__Problem details__:
Transcribe only the lines of the listing below from the one holding "for thing in" through the one holding "bpy.data.objects.remove(obj)", inclusive, without any change.

__Given data__:
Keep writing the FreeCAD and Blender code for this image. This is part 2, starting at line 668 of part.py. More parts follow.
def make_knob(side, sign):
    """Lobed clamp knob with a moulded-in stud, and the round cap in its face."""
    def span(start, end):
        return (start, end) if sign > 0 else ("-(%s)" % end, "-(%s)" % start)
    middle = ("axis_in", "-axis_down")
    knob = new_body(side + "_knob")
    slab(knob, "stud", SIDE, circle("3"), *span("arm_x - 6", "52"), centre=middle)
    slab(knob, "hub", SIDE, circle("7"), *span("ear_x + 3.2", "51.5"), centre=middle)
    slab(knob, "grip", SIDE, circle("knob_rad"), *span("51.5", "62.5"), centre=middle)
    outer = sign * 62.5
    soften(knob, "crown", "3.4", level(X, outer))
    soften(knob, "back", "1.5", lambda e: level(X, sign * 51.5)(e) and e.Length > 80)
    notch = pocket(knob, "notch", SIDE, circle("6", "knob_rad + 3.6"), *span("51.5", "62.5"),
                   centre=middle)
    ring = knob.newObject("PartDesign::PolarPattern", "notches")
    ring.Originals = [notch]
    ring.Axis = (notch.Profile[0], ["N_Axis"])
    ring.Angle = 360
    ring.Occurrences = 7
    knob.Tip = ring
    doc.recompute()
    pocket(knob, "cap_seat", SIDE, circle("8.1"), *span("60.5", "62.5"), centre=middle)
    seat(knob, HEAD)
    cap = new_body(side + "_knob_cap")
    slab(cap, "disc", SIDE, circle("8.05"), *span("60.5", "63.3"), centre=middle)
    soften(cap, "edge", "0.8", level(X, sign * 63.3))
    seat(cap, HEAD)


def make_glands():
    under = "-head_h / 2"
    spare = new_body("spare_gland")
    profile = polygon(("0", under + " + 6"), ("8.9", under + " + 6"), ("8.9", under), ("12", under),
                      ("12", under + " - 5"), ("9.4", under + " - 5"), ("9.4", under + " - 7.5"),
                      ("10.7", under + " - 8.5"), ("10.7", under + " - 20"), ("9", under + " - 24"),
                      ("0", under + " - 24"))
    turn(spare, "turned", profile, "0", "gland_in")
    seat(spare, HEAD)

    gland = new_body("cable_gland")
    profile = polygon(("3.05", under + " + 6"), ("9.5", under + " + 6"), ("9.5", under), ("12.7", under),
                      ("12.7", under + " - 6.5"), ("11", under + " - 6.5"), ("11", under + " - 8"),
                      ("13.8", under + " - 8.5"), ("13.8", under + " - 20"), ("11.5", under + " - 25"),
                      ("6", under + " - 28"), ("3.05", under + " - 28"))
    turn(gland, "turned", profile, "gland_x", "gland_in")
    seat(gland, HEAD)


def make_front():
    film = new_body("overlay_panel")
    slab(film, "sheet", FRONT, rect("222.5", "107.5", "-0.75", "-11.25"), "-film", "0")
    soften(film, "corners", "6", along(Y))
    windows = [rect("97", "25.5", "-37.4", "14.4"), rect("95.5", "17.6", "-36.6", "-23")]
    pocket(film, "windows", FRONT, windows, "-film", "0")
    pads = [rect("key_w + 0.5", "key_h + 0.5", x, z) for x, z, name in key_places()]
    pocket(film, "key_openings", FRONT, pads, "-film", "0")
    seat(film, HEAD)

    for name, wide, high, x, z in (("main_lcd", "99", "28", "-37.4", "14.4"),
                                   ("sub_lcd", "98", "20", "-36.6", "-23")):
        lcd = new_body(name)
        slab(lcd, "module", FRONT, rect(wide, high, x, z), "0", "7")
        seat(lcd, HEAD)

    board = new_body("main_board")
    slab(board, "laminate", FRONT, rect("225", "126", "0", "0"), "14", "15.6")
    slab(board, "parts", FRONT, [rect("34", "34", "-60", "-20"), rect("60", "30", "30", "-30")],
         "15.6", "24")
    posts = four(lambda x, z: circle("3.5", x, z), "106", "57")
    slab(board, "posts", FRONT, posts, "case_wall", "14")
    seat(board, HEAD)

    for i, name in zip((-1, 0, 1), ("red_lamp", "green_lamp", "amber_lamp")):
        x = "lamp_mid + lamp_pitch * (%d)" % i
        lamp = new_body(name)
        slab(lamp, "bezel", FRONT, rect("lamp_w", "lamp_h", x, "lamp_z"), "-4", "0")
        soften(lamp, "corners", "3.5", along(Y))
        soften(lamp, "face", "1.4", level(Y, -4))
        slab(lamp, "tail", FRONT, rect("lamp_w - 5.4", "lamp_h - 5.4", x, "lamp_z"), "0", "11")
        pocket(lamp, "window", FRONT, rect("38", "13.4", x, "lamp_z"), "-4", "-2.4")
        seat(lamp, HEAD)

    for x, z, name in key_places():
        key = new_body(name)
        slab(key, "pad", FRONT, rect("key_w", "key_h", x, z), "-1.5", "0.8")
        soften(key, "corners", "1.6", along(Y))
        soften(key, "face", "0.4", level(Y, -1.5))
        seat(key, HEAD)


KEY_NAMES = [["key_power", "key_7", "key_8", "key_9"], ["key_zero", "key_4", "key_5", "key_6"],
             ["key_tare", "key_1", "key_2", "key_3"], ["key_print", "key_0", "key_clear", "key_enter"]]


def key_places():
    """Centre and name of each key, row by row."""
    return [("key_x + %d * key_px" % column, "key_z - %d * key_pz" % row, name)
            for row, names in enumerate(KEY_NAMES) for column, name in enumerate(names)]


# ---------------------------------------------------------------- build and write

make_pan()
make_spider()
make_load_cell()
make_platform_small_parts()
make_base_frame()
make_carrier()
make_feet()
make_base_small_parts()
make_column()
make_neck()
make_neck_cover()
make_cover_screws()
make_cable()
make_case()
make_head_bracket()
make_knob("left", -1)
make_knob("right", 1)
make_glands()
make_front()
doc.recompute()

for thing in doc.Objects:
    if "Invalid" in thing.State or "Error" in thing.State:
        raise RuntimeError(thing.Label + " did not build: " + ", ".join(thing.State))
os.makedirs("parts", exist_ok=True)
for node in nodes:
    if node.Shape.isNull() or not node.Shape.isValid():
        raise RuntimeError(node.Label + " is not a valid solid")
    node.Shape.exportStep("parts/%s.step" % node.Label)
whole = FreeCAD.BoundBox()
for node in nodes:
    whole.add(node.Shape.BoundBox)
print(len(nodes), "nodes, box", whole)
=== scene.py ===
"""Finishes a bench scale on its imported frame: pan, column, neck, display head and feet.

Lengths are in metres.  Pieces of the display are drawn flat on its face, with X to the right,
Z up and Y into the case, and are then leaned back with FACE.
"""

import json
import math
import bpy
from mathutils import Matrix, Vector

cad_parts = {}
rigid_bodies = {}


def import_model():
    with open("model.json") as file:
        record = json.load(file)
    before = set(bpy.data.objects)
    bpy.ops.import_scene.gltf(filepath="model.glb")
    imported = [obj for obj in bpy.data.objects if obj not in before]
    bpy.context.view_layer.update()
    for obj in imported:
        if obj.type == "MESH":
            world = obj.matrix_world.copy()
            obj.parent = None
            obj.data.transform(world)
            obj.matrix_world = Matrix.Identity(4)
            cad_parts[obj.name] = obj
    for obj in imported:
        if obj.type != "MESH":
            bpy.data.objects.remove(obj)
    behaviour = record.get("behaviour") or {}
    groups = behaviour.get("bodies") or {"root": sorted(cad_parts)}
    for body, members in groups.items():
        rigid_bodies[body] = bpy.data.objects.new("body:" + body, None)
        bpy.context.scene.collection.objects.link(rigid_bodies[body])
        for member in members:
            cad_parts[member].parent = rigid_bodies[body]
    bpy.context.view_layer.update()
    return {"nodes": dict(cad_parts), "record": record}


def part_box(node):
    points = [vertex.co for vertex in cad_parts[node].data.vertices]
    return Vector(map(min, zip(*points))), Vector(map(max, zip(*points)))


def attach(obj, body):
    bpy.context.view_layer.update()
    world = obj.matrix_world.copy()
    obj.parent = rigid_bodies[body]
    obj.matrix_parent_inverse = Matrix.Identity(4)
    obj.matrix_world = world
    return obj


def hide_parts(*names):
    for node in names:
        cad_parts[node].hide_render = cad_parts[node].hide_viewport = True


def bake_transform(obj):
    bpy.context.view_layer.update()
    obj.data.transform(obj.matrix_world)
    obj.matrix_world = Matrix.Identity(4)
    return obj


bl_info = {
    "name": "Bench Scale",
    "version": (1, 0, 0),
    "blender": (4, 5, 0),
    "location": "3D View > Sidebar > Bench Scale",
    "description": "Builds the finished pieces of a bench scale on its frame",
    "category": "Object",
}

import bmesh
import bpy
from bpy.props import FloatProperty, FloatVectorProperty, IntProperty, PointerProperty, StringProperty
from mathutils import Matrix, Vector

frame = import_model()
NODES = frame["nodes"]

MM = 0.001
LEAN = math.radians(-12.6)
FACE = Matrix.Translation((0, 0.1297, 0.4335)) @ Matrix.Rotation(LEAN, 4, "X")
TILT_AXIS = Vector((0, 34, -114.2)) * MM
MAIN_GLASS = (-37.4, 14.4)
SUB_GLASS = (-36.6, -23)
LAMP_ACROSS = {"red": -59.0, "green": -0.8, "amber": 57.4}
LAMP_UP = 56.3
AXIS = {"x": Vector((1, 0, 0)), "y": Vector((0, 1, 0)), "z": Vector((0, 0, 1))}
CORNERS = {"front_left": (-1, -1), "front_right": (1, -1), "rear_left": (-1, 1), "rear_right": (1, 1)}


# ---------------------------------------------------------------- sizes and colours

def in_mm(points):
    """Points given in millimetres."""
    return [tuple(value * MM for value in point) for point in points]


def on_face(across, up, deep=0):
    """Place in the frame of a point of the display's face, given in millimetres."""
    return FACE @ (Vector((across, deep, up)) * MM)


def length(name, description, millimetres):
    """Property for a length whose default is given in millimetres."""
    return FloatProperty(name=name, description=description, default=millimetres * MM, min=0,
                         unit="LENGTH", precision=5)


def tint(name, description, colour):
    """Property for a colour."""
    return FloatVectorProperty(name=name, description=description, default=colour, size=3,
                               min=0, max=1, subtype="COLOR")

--

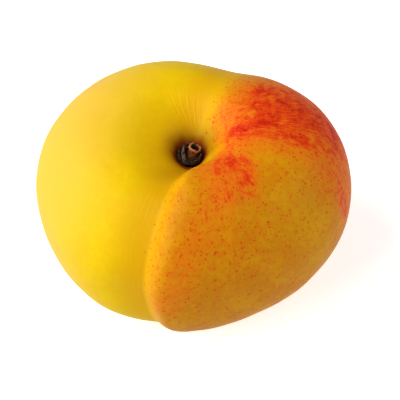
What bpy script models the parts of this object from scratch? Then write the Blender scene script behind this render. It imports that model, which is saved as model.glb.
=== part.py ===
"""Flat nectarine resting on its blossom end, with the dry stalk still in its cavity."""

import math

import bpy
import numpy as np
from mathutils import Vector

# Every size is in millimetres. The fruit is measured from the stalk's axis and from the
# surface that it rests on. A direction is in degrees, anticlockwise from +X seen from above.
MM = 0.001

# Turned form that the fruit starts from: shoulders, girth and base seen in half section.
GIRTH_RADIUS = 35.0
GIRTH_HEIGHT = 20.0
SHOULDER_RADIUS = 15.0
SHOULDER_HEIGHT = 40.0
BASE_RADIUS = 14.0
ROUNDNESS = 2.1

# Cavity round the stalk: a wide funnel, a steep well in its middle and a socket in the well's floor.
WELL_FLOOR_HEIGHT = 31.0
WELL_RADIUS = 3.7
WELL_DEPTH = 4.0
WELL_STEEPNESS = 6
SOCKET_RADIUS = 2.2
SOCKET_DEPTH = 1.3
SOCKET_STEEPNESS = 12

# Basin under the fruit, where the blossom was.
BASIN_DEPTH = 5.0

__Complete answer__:
for thing in doc.Objects:
    if "Invalid" in thing.State or "Error" in thing.State:
        raise RuntimeError(thing.Label + " did not build: " + ", ".join(thing.State))
os.makedirs("parts", exist_ok=True)
for node in nodes:
    if node.Shape.isNull() or not node.Shape.isValid():
        raise RuntimeError(node.Label + " is not a valid solid")
    node.Shape.exportStep("parts/%s.step" % node.Label)
whole = FreeCAD.BoundBox()
for node in nodes:
    whole.add(node.Shape.BoundBox)
print(len(nodes), "nodes, box", whole)
=== scene.py ===
"""Finishes a bench scale on its imported frame: pan, column, neck, display head and feet.

Lengths are in metres.  Pieces of the display are drawn flat on its face, with X to the right,
Z up and Y into the case, and are then leaned back with FACE.
"""

import json
import math
import bpy
from mathutils import Matrix, Vector

cad_parts = {}
rigid_bodies = {}


def import_model():
    with open("model.json") as file:
        record = json.load(file)
    before = set(bpy.data.objects)
    bpy.ops.import_scene.gltf(filepath="model.glb")
    imported = [obj for obj in bpy.data.objects if obj not in before]
    bpy.context.view_layer.update()
    for obj in imported:
        if obj.type == "MESH":
            world = obj.matrix_world.copy()
            obj.parent = None
            obj.data.transform(world)
            obj.matrix_world = Matrix.Identity(4)
            cad_parts[obj.name] = obj
    for obj in imported:
        if obj.type != "MESH":
            bpy.data.objects.remove(obj)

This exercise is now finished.